| Required work |
Write out exactly the lines that run from the line containing "What bpy script" through the line containing "a shoulder strap."; both end lines belong to the answer.

| Data supplied |
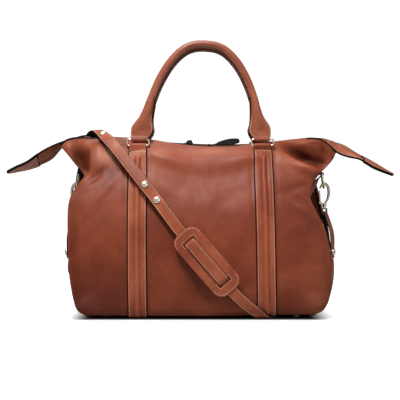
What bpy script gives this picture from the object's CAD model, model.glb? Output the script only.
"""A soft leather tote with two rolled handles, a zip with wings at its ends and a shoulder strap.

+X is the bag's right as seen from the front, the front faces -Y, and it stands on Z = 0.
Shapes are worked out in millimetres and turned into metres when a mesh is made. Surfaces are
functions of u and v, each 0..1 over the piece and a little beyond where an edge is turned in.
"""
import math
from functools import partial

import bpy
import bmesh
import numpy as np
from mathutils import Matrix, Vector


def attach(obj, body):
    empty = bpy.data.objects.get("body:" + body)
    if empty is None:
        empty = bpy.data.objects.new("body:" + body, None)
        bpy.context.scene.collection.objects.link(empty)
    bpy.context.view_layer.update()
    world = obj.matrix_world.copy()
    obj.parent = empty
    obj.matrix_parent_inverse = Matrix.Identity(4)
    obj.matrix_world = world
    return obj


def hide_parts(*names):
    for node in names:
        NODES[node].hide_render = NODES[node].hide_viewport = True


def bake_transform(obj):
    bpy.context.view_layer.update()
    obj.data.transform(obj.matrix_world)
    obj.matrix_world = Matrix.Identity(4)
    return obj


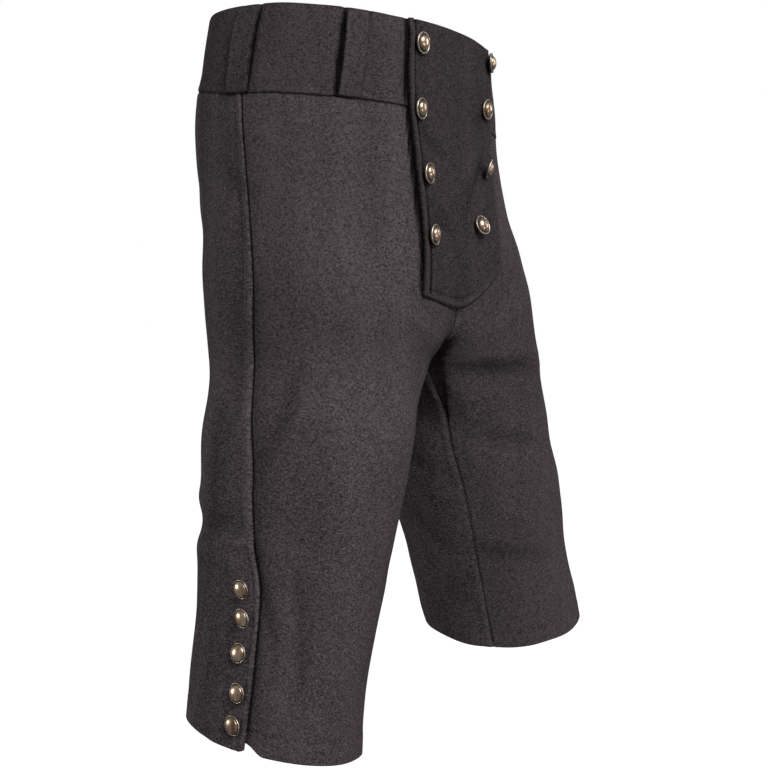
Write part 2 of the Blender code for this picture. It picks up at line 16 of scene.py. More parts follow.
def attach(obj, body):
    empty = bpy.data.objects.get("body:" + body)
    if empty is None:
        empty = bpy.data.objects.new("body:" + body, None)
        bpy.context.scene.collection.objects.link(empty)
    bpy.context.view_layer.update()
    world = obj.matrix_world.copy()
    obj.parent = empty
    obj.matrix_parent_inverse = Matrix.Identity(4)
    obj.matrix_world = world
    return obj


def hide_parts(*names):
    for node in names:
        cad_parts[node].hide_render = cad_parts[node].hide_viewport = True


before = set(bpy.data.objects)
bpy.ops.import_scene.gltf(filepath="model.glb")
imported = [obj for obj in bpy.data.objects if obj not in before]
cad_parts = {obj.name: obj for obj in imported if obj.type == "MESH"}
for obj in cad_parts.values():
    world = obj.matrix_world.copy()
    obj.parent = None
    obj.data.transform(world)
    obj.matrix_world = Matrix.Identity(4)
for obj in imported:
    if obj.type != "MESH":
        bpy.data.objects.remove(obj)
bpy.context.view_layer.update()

---

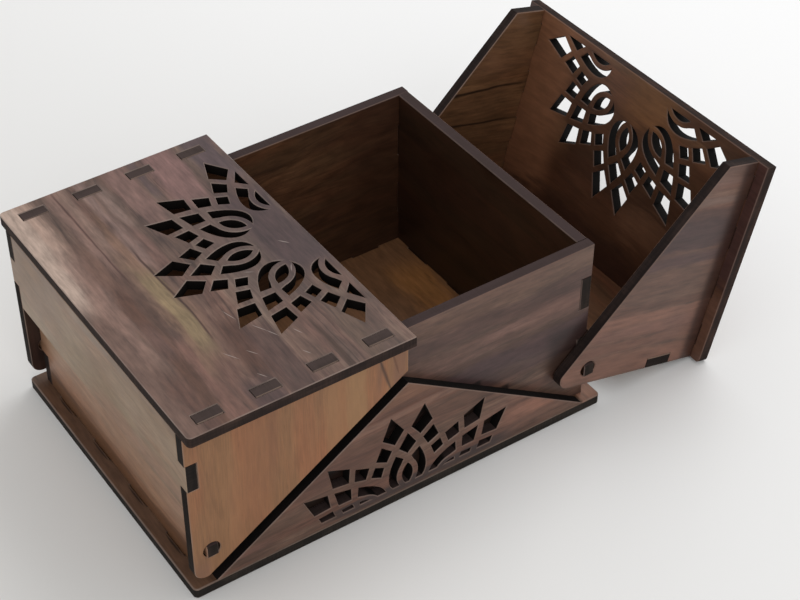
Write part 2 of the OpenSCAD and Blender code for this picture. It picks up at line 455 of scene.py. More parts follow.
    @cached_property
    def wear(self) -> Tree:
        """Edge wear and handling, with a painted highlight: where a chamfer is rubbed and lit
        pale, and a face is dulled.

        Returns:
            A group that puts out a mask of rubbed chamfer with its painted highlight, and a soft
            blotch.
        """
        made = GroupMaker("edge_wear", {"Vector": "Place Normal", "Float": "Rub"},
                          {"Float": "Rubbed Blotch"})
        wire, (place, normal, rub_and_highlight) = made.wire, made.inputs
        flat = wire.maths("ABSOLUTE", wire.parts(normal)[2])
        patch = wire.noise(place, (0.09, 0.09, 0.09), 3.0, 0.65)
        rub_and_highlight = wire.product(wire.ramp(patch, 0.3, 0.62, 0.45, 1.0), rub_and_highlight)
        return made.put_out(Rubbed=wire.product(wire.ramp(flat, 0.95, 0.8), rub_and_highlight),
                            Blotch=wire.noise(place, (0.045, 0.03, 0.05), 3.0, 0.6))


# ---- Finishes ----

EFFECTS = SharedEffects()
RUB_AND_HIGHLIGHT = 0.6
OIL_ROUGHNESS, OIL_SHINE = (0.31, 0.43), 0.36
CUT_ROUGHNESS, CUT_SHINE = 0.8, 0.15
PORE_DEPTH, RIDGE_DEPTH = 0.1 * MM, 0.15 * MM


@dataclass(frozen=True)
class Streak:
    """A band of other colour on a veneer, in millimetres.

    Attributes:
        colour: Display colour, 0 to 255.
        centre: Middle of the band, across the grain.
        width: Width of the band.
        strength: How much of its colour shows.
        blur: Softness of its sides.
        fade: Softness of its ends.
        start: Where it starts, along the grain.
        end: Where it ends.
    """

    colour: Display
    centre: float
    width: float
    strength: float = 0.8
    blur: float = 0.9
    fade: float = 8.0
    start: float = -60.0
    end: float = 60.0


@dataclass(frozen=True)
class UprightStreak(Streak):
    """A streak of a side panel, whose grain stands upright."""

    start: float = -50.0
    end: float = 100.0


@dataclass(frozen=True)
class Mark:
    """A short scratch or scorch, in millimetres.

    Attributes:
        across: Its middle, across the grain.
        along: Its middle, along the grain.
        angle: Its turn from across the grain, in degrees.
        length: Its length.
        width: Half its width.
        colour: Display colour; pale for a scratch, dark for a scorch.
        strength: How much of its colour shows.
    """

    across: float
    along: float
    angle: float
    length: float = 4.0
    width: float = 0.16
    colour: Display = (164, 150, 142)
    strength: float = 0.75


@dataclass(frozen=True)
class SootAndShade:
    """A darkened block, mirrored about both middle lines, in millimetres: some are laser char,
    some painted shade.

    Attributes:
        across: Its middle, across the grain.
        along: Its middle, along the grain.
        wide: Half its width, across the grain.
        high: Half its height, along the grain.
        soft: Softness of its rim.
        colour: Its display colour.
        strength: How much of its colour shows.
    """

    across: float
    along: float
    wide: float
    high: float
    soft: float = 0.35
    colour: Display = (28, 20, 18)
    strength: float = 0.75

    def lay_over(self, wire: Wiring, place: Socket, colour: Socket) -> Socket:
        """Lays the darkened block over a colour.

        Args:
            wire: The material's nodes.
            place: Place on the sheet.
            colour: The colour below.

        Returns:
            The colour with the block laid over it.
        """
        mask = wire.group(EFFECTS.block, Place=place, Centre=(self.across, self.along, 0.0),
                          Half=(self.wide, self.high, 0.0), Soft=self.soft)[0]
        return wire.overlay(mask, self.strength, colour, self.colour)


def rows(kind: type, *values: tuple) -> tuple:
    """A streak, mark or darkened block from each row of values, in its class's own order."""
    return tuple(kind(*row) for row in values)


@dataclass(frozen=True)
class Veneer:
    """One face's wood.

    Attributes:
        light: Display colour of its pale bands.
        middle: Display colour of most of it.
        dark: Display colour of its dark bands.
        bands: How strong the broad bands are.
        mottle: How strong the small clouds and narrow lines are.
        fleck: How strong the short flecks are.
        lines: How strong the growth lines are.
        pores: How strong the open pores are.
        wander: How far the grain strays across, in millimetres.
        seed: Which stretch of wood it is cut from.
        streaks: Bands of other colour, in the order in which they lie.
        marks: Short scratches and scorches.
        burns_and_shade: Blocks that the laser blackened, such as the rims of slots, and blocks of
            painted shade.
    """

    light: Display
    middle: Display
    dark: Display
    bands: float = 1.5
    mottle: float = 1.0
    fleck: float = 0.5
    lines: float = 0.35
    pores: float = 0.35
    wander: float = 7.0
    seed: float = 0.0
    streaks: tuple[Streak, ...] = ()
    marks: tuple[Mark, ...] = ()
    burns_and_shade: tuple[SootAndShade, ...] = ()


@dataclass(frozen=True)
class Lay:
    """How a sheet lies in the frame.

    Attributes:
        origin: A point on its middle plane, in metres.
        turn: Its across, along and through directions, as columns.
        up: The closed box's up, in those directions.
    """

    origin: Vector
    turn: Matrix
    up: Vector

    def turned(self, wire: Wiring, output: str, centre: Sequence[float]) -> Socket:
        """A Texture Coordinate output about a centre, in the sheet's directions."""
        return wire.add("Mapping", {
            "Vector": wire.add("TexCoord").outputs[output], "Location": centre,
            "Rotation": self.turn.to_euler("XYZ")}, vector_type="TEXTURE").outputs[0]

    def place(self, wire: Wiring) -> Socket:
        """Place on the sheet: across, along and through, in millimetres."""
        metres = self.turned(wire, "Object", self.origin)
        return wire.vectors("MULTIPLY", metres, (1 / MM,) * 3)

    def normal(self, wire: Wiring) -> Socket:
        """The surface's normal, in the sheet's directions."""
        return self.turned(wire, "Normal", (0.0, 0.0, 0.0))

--

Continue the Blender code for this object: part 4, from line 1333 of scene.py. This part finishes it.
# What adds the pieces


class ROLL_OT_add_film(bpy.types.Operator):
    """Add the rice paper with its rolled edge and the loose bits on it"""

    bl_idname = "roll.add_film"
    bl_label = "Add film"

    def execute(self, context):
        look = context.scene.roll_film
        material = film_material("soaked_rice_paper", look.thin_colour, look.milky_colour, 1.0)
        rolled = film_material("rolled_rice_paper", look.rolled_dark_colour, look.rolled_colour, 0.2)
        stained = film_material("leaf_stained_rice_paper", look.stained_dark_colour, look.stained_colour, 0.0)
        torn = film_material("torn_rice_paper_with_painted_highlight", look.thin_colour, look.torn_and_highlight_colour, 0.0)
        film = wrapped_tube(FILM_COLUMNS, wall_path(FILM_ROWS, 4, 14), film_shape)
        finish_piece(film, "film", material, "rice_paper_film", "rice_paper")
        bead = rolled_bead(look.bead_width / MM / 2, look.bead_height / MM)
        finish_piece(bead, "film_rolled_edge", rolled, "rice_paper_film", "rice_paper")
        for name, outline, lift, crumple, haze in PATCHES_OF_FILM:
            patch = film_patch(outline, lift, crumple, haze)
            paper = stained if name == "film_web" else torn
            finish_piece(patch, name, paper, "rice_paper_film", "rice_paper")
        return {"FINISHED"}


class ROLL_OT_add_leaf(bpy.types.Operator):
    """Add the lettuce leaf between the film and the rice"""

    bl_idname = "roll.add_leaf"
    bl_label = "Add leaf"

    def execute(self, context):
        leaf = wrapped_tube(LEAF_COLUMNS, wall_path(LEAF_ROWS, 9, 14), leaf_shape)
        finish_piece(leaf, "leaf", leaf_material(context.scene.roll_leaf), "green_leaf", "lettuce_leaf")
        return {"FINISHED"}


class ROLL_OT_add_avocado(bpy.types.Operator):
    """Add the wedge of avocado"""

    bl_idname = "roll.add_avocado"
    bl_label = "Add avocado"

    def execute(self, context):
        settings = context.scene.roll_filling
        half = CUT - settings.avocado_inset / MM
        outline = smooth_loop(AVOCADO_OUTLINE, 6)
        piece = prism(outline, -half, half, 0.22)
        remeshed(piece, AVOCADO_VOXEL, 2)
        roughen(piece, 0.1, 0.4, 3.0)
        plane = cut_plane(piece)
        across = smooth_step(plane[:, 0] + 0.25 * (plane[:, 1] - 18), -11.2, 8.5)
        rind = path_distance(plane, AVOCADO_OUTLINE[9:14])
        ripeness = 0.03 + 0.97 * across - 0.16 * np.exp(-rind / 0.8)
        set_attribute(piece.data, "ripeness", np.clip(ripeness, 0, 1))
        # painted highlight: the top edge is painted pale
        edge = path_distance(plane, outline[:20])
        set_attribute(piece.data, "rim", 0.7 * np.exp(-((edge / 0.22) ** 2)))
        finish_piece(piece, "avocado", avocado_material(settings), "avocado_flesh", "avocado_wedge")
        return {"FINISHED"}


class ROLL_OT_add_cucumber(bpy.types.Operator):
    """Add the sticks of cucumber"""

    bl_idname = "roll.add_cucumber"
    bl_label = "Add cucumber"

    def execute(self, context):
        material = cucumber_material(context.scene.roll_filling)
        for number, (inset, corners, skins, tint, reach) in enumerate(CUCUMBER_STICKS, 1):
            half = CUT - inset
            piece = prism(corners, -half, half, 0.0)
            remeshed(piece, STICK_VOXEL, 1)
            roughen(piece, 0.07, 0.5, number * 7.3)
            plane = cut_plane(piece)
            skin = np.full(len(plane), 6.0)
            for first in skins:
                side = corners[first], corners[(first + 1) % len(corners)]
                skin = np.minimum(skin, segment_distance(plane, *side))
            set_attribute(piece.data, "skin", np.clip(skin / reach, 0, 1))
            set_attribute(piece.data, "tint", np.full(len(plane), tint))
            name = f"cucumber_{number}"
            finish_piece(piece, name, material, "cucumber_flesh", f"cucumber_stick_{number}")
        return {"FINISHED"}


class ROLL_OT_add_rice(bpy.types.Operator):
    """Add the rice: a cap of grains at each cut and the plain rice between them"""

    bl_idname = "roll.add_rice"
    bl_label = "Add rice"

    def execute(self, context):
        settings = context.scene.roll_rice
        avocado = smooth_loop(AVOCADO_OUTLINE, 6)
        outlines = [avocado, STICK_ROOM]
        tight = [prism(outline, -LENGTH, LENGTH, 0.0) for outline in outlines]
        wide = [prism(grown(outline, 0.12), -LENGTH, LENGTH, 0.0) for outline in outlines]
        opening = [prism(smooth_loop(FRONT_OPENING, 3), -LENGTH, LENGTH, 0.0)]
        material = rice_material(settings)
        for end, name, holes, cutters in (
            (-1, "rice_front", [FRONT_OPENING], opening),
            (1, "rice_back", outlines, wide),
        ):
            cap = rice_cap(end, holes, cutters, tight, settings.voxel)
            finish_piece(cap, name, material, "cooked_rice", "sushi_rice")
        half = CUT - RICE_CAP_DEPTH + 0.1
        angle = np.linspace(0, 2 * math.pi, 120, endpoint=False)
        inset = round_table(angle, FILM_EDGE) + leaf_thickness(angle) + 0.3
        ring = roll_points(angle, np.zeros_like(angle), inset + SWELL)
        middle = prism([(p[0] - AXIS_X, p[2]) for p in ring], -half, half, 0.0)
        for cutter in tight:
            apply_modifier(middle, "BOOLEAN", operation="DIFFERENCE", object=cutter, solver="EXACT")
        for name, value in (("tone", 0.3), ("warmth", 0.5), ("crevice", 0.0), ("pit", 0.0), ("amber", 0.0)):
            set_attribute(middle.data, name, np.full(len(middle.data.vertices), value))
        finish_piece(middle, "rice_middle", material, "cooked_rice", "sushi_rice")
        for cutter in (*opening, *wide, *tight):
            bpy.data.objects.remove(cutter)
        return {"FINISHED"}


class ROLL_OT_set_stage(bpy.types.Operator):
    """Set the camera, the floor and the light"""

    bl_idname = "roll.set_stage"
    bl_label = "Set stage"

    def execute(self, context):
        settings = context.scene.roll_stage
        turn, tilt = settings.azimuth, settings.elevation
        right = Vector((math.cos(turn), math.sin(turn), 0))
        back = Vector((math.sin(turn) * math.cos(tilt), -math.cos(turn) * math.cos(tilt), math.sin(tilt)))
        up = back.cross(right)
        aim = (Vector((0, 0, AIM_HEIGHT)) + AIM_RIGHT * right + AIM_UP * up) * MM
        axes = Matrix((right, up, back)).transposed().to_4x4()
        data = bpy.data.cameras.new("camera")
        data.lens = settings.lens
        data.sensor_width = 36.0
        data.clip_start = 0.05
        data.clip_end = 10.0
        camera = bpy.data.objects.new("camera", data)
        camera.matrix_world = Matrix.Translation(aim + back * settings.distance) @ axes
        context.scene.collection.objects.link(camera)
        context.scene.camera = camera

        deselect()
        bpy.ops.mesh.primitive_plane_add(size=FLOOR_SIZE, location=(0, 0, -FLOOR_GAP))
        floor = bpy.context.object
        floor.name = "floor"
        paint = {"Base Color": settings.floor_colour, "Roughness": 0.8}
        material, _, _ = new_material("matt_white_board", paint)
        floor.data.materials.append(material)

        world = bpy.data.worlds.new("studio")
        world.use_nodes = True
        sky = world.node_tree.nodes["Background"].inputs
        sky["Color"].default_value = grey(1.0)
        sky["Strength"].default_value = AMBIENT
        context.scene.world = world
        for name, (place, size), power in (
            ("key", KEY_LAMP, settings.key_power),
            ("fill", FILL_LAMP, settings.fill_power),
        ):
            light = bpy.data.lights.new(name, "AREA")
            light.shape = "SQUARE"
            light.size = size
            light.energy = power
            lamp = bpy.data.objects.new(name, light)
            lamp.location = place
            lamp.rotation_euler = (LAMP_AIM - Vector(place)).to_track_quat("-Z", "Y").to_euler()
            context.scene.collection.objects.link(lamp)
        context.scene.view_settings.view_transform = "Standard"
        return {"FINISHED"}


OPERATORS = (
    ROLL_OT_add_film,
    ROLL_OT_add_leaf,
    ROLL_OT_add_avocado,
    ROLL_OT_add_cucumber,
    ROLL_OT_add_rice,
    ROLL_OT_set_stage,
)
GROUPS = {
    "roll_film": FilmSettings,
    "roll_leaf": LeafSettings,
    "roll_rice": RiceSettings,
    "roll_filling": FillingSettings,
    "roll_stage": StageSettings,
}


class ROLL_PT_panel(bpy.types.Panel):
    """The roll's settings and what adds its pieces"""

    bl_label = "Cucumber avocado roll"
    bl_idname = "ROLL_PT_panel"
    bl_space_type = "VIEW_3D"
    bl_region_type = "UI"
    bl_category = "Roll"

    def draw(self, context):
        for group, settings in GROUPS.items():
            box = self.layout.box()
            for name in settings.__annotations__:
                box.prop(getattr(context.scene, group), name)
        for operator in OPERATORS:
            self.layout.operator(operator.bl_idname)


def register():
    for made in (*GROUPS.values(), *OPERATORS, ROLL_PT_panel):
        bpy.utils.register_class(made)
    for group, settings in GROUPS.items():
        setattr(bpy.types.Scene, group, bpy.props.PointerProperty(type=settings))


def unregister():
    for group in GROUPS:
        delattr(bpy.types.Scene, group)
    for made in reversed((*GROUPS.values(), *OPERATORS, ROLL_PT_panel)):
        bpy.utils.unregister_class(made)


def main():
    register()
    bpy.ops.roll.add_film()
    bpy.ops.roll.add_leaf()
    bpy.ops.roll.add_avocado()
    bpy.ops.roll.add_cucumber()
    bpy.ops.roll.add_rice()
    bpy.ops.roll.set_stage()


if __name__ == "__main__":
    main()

| Answer for this exercise |
What bpy script gives this picture from the object's CAD model, model.glb? Output the script only.
"""A soft leather tote with two rolled handles, a zip with wings at its ends and a shoulder strap.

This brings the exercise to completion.